Nonlinear dynamics investigation of flexural stiffness of composite laminated plate under the effect of temperature and combined loading using Lyapunov exponent parameter

Abstract

The nonlinear dynamics behavior of the flexural stiffness (bending deflection) of the composite laminated plate is investigated using the conception of largest Lyapunov exponent parameter. Wolf algorithm is used to quantify largest Lyapunov exponent in the presence of aspect ratios and fiber volume fractions. A power spectrum analysis has been done using the amplitude of Fast Fourier Transform (FFT) to detect the non-periodic motion of the bending deflection of the composite laminated plate. The analytic solution has been done using the method of Levy solution of classical laminate plate approach.
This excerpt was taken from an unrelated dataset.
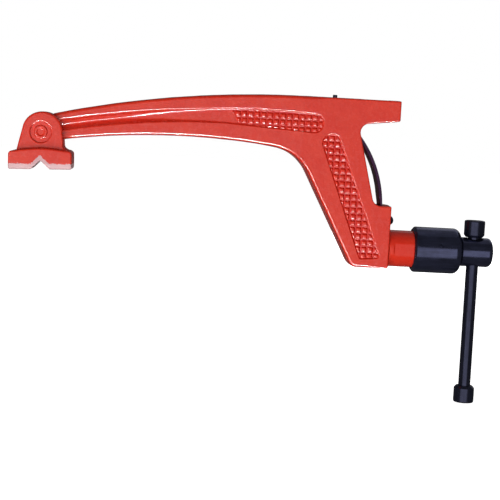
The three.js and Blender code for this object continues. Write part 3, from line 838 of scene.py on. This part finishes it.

The simulation process is done using ANSYS software Ver. 18.2. The composite laminated plate is exposed to constant temperatures and combined loading. The temperature gradient of thermal shock is varied between (60 °C and -15 °C) through the laminate thickness. The combined loading are the bending moment (Mo) in the y-direction and in-plane force (Nxx) in the x-direction. The experiment setup has been done through heating and cooling rig test environment. The non-periodic motion of the bending deflection is decreased with the increasing of aspect ratios while the non-periodic motion of the bending deflection is increased with the increasing of fiber volume fractions. The in-plane force (Nxx) has a small effect on the flexural stiffness value within the rate of (95.842%); but the bending moment (Mo) has a great effect on the flexural stiffness value in the rate of (4.158%).